▶ **Data rows**:
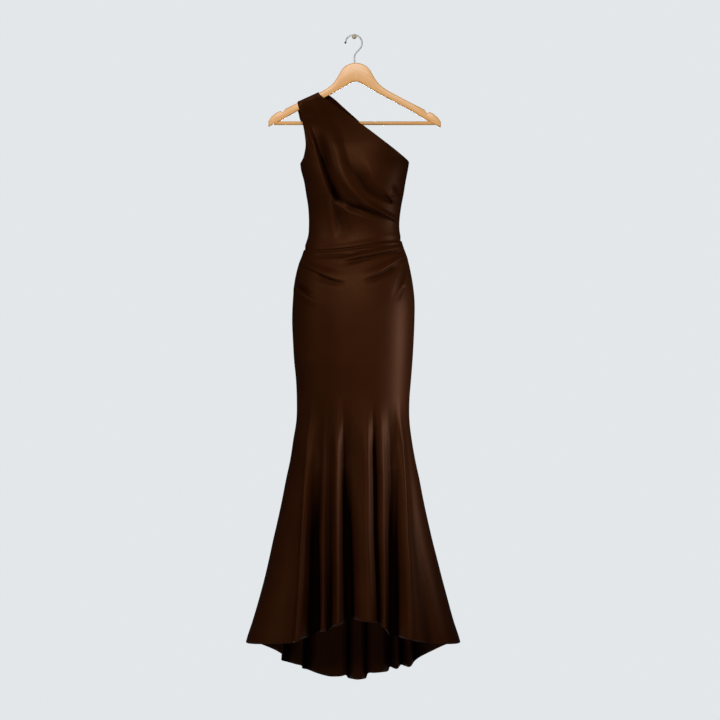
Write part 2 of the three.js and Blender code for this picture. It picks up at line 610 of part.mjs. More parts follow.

...

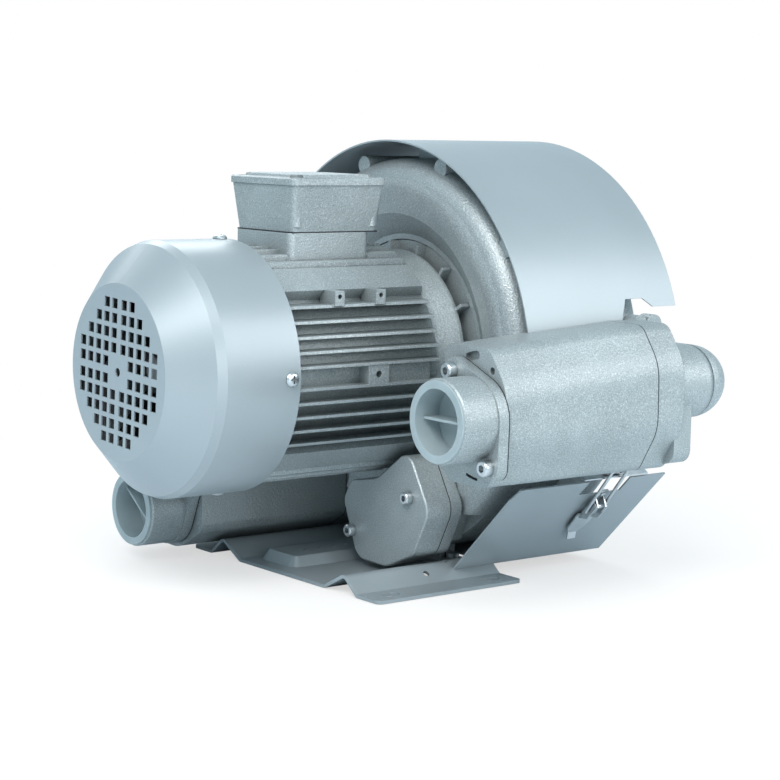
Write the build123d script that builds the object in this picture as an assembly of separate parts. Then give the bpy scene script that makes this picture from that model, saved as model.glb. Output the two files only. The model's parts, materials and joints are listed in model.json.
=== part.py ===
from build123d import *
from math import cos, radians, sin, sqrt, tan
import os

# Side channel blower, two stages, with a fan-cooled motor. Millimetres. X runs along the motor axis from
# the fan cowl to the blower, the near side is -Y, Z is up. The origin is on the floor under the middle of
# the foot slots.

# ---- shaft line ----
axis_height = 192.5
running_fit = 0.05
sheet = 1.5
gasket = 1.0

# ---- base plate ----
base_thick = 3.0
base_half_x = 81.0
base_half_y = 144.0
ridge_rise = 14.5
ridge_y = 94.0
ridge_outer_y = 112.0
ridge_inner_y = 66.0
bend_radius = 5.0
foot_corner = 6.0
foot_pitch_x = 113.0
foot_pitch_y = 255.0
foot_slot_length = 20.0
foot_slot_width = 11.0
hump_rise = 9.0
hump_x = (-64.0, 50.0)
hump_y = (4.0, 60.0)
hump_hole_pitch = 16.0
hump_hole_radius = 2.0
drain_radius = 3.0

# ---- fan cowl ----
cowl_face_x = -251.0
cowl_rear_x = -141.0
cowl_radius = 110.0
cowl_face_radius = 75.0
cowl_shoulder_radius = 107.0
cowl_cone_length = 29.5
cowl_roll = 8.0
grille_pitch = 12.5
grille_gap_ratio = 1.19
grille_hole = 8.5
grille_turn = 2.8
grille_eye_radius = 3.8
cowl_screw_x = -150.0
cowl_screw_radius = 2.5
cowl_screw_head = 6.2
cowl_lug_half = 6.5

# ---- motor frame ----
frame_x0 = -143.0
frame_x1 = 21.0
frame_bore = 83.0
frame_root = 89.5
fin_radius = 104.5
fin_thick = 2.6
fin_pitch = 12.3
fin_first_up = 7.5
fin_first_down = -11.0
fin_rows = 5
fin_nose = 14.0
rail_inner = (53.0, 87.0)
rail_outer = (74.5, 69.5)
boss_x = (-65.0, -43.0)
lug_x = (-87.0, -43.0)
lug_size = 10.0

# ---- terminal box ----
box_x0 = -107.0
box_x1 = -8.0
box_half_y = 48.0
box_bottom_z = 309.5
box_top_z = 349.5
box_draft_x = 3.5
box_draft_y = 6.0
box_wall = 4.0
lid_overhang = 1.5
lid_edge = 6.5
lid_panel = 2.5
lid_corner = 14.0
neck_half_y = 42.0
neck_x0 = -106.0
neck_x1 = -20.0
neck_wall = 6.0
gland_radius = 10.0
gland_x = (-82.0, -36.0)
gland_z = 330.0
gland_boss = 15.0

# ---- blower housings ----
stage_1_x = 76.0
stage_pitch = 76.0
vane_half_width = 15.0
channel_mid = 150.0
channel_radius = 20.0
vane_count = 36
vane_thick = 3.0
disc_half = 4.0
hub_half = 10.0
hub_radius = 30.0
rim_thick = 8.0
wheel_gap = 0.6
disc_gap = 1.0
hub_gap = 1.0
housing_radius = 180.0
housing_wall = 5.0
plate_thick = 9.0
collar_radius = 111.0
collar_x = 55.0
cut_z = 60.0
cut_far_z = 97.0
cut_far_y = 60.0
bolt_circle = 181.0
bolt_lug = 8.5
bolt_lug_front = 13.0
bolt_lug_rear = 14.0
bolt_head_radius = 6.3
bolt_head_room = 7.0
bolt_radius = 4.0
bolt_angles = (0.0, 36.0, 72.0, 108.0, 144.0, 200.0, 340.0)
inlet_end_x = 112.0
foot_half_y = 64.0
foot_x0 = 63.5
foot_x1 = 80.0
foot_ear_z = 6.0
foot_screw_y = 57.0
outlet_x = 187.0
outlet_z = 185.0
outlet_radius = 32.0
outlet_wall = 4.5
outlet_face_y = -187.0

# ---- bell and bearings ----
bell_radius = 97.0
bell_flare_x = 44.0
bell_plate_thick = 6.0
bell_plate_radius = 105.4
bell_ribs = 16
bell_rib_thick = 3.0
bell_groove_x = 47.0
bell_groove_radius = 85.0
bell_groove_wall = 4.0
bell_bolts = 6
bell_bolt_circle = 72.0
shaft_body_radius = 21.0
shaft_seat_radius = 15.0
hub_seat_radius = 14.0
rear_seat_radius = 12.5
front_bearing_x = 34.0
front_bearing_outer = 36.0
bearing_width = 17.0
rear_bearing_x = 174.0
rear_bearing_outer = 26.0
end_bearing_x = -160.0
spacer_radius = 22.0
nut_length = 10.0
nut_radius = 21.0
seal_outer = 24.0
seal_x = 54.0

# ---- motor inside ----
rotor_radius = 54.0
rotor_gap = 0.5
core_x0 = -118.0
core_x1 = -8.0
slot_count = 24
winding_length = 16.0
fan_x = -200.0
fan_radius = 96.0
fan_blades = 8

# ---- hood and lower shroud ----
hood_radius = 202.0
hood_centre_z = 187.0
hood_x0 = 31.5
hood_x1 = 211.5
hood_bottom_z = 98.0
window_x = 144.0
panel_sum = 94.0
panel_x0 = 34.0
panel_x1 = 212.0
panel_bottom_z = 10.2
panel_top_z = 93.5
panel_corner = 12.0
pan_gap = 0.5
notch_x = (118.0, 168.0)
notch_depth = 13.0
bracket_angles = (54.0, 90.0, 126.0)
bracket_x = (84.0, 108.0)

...

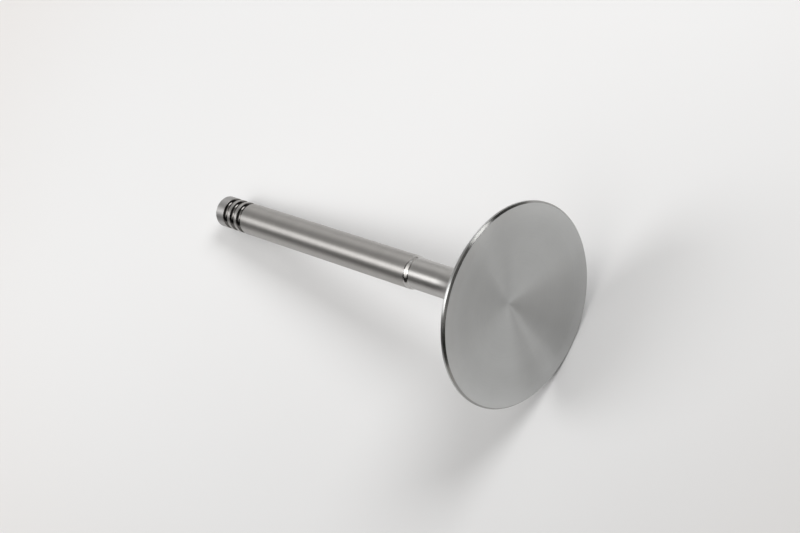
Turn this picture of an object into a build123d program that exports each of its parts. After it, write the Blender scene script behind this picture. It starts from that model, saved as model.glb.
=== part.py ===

▶ **The exercise**:
Repeat these lines exactly and nothing more: the one containing "Write the build123d", the one containing "# the foot slots.", and all the lines between.

▶ **Answer**:
Write the build123d script that builds the object in this picture as an assembly of separate parts. Then give the bpy scene script that makes this picture from that model, saved as model.glb. Output the two files only. The model's parts, materials and joints are listed in model.json.
=== part.py ===
from build123d import *
from math import cos, radians, sin, sqrt, tan
import os

# Side channel blower, two stages, with a fan-cooled motor. Millimetres. X runs along the motor axis from
# the fan cowl to the blower, the near side is -Y, Z is up. The origin is on the floor under the middle of
# the foot slots.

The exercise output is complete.